## START Record excerpts
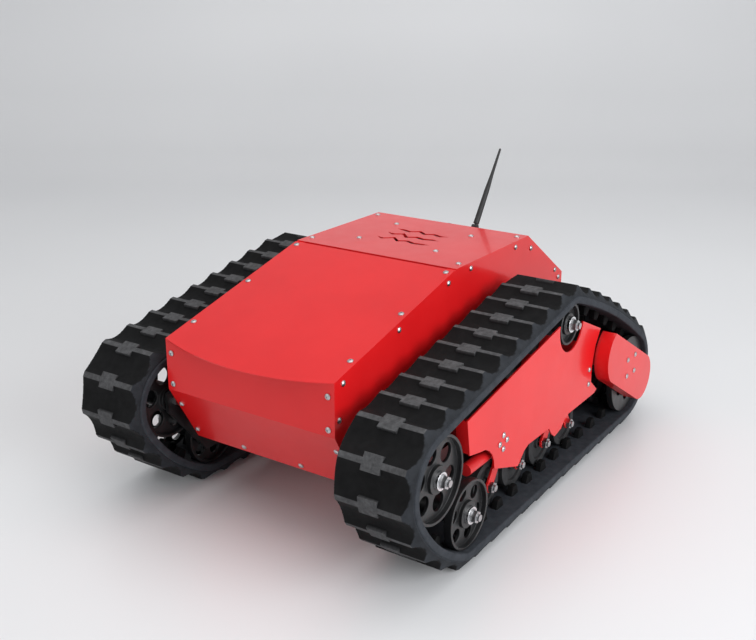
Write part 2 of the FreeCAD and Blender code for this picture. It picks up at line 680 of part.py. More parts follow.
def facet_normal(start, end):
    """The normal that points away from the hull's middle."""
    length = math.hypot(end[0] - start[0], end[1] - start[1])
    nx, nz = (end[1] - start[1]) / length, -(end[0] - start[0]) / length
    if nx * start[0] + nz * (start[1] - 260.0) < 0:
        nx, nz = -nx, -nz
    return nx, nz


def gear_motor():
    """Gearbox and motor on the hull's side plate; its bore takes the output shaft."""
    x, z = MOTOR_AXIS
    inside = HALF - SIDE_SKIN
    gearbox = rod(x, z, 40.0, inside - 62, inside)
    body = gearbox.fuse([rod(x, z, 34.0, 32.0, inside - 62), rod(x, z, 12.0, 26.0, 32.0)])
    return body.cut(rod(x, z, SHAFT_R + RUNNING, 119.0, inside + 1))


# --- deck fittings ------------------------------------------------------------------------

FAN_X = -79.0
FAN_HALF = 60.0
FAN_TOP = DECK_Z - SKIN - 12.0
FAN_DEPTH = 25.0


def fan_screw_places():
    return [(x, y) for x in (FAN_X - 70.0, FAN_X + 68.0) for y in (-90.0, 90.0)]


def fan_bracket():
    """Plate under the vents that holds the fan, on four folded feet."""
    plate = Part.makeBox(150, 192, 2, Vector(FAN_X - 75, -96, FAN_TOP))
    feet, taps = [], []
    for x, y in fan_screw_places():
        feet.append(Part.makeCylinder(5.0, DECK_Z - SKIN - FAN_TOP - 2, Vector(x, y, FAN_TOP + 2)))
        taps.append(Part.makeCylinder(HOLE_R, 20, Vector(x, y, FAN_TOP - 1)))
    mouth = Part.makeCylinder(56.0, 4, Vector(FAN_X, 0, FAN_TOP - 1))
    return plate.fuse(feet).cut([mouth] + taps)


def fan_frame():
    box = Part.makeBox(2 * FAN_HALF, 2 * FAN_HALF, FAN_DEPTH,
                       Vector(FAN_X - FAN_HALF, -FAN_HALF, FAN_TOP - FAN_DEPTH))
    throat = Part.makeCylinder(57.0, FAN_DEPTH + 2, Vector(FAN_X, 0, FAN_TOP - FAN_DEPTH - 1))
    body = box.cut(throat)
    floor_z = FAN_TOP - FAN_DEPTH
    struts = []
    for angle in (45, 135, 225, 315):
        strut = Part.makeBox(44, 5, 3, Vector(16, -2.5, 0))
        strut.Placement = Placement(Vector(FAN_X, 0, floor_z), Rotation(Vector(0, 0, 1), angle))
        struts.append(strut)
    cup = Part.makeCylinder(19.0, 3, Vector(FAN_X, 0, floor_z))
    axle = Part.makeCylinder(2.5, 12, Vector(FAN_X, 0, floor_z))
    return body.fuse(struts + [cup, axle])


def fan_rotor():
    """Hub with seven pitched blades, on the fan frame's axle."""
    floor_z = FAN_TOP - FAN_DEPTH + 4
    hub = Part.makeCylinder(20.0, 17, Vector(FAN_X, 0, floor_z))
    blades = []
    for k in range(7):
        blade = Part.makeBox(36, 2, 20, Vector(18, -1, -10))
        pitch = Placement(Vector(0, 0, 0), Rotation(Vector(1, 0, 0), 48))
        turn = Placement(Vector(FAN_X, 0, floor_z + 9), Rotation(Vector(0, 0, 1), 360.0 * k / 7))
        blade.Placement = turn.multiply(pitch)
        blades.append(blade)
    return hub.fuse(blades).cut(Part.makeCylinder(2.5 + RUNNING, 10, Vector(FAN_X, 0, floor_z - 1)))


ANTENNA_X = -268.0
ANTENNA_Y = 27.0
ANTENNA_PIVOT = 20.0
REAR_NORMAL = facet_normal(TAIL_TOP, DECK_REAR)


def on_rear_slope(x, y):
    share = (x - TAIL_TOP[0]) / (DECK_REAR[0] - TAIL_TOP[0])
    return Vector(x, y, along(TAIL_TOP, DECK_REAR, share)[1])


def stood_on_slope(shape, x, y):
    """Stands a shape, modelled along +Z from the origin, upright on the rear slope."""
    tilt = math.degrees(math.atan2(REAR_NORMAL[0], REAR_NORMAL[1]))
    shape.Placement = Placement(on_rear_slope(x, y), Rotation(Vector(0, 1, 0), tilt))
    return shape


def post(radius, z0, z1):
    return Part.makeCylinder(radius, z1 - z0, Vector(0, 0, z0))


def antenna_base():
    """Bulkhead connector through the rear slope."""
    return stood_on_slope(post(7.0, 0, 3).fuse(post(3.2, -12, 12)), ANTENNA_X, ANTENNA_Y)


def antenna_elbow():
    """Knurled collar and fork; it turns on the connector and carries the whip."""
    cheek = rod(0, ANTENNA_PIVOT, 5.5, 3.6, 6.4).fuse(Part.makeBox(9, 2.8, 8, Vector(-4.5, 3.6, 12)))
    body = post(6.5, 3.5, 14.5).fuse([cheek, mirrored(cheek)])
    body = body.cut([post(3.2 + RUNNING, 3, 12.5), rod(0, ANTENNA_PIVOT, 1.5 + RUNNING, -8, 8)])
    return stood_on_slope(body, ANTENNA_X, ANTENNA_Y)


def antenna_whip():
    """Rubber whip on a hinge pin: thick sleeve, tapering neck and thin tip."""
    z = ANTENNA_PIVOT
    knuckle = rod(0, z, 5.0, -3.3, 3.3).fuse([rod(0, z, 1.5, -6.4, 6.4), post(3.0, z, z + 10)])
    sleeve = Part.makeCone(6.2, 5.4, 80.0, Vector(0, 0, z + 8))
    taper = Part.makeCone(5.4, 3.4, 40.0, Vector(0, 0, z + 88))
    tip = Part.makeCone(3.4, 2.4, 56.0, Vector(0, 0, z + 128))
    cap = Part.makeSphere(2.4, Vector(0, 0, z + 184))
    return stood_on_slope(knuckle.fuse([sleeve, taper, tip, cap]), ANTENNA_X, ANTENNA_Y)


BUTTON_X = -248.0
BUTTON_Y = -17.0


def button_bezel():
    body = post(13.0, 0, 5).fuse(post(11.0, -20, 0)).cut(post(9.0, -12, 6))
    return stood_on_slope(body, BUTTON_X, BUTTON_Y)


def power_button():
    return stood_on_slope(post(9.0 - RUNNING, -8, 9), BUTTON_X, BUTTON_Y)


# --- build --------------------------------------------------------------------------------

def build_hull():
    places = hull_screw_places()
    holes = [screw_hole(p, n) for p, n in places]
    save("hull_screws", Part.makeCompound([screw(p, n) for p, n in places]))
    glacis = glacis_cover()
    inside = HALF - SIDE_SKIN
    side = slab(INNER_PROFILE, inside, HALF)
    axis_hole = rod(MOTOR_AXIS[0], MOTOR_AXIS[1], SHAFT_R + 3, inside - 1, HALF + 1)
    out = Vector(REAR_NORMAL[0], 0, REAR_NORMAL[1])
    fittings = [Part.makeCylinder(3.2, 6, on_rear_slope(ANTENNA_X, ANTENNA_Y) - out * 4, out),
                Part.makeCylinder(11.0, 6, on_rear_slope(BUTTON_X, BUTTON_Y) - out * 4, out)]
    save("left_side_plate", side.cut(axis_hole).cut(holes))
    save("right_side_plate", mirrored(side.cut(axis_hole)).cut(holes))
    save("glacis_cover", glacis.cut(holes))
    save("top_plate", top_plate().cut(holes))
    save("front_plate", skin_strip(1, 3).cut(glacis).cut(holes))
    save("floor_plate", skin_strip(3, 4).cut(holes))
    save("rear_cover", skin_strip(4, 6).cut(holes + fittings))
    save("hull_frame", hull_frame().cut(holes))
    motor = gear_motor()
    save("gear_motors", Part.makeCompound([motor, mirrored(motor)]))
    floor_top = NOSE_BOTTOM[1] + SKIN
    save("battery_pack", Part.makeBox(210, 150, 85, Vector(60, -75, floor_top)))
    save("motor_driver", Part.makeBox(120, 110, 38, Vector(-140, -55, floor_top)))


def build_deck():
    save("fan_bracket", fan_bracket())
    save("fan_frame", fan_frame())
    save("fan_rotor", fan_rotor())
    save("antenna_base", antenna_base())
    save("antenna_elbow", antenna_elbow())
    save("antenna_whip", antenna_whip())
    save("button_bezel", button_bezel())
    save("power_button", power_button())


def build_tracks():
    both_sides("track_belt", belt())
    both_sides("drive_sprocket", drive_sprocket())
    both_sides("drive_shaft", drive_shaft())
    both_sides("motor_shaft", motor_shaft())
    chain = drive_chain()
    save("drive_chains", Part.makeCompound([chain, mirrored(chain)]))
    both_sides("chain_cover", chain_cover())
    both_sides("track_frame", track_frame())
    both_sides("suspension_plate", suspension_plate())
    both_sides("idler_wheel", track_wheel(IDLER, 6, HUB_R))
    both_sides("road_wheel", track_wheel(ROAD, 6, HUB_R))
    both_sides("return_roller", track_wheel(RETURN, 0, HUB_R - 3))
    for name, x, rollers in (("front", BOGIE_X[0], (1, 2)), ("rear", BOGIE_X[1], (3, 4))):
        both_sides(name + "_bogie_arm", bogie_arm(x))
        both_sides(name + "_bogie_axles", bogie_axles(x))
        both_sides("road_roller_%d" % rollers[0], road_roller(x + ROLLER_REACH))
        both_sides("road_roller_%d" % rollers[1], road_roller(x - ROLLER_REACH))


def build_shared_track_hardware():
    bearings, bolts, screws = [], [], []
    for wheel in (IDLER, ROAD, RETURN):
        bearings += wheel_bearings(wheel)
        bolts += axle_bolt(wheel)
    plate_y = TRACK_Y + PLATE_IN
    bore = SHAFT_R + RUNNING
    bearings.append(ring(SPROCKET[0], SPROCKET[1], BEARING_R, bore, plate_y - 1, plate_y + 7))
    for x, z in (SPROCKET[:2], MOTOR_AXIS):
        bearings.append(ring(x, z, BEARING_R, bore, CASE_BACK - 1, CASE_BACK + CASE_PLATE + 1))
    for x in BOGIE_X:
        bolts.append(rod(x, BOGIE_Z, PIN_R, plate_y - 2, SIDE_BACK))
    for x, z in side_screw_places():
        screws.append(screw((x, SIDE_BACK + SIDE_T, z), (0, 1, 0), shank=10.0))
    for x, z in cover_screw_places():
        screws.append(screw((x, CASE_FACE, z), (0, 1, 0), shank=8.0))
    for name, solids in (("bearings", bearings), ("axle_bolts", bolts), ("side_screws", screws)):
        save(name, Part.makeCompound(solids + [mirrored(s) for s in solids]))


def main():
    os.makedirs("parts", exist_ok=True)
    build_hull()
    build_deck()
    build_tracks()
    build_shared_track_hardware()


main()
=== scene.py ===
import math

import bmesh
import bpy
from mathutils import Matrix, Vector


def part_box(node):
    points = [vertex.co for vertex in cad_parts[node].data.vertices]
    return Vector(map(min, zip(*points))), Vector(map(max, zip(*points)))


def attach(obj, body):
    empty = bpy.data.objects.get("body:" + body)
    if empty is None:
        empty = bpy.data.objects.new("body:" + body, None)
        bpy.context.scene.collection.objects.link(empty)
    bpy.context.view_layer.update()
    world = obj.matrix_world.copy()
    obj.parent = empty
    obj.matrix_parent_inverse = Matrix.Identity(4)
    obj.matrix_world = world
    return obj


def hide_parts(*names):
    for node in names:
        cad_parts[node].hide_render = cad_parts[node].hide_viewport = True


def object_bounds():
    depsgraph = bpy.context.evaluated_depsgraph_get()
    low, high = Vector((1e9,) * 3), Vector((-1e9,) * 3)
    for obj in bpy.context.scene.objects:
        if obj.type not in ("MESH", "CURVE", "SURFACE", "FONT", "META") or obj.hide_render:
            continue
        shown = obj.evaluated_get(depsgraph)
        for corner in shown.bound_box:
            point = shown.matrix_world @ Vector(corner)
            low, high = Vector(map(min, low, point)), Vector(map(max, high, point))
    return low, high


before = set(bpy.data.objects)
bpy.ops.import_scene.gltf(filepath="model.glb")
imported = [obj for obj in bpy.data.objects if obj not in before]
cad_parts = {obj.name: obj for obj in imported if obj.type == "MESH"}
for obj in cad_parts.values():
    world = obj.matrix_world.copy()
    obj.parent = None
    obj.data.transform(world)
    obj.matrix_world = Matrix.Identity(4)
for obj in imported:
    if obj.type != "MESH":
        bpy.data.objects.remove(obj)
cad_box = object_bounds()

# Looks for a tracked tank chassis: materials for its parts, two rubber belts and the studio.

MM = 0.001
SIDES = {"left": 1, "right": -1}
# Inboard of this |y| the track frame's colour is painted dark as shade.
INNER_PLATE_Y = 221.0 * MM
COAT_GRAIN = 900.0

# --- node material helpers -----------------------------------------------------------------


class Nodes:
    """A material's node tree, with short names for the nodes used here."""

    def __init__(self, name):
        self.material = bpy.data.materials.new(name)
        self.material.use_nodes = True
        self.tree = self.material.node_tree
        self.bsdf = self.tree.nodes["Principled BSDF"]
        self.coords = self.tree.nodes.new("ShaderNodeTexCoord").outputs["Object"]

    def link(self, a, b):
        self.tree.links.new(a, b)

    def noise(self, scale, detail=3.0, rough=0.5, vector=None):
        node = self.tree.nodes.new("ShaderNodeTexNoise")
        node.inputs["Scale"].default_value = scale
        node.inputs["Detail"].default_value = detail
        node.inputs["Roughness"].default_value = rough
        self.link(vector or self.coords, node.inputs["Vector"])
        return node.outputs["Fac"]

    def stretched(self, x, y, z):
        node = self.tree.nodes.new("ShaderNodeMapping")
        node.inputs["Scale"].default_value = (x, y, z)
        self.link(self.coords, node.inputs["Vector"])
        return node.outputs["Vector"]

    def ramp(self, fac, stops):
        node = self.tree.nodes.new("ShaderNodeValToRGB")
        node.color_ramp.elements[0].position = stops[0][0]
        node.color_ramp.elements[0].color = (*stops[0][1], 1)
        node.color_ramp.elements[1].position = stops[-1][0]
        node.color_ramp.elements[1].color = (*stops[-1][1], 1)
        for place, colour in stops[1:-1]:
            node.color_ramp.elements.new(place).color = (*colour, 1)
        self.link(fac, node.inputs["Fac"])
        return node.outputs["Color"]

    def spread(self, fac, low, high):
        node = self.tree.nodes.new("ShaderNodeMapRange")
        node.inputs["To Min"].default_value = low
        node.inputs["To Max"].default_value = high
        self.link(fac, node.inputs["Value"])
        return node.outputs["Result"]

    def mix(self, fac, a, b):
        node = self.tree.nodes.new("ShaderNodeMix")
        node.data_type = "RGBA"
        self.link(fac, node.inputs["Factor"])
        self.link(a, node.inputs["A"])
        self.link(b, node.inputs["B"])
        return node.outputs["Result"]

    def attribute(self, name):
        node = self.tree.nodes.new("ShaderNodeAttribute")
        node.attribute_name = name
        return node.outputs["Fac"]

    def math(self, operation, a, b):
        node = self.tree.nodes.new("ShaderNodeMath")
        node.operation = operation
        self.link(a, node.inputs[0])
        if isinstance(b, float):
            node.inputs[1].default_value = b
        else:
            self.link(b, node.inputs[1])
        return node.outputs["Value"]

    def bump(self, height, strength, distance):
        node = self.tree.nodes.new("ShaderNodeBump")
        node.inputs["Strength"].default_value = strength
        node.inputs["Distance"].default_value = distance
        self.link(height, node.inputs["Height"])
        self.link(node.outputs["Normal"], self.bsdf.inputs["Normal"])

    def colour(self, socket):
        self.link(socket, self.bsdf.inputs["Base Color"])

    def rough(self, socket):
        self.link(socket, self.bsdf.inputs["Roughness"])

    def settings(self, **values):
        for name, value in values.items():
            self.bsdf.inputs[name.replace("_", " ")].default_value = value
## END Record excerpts
## START Record excerpts
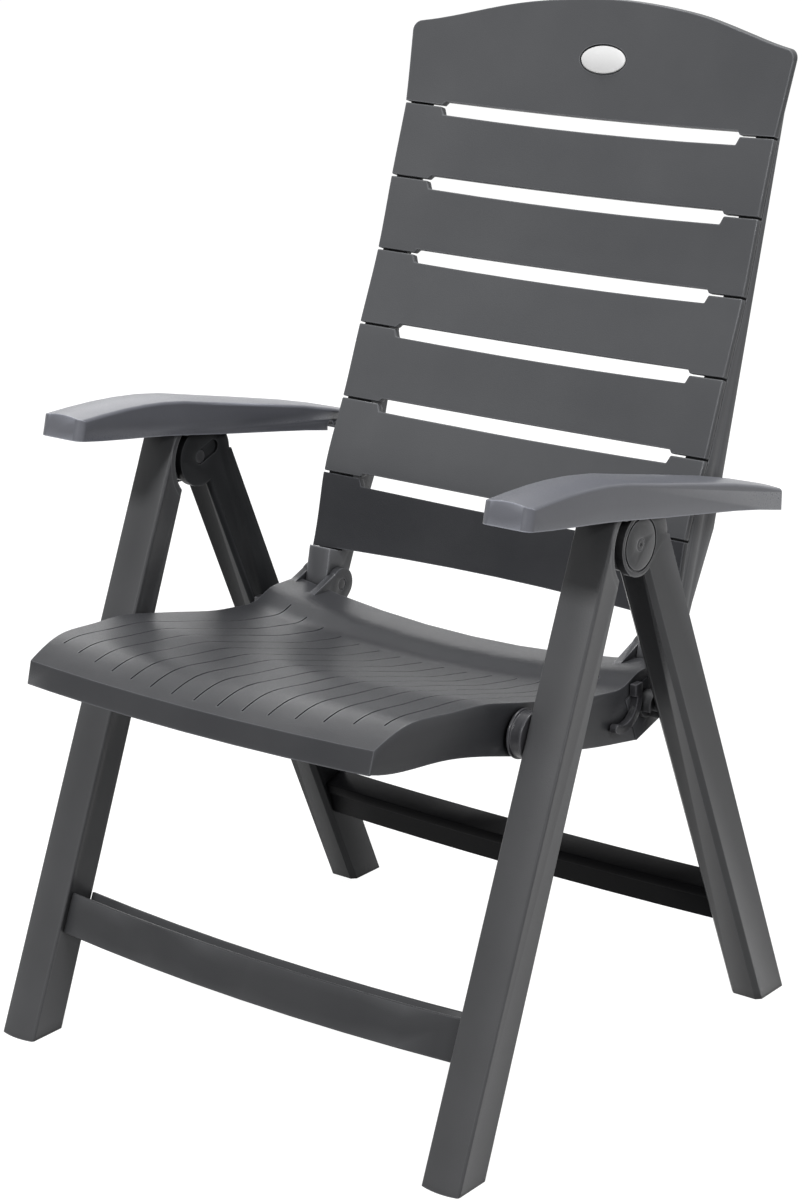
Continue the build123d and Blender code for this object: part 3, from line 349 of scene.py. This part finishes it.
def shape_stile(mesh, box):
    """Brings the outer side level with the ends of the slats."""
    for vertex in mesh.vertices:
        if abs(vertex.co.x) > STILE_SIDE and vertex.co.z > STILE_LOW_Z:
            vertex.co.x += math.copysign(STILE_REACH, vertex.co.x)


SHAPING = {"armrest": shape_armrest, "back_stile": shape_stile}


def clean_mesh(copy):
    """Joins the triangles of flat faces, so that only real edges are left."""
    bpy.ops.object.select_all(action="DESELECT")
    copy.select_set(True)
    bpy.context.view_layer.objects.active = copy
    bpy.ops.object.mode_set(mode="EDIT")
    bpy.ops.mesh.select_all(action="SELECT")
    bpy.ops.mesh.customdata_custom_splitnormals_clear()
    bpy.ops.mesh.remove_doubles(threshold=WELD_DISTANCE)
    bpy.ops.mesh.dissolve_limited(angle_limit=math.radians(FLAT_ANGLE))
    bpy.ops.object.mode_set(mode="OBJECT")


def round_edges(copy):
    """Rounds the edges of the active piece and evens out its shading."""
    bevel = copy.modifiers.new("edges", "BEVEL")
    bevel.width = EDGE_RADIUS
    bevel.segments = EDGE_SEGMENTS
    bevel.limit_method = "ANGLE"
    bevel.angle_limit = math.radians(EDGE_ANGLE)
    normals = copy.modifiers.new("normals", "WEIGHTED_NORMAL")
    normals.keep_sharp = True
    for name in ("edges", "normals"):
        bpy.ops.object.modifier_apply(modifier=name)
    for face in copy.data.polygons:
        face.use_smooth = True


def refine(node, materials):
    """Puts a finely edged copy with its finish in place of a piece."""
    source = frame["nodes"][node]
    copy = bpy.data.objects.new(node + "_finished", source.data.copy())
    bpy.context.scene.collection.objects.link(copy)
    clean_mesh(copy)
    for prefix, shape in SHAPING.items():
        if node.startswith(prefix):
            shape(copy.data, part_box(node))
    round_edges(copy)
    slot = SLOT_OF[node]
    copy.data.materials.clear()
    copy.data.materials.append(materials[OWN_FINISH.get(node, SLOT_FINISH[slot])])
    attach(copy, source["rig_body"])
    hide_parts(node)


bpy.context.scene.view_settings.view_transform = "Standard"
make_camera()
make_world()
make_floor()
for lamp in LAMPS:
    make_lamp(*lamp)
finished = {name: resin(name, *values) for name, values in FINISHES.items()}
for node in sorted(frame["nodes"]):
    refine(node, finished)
## END Record excerpts
Work instructions — Looking at the records above, tally the lines holding "from" and reply with that number only.

Completed exercise — 4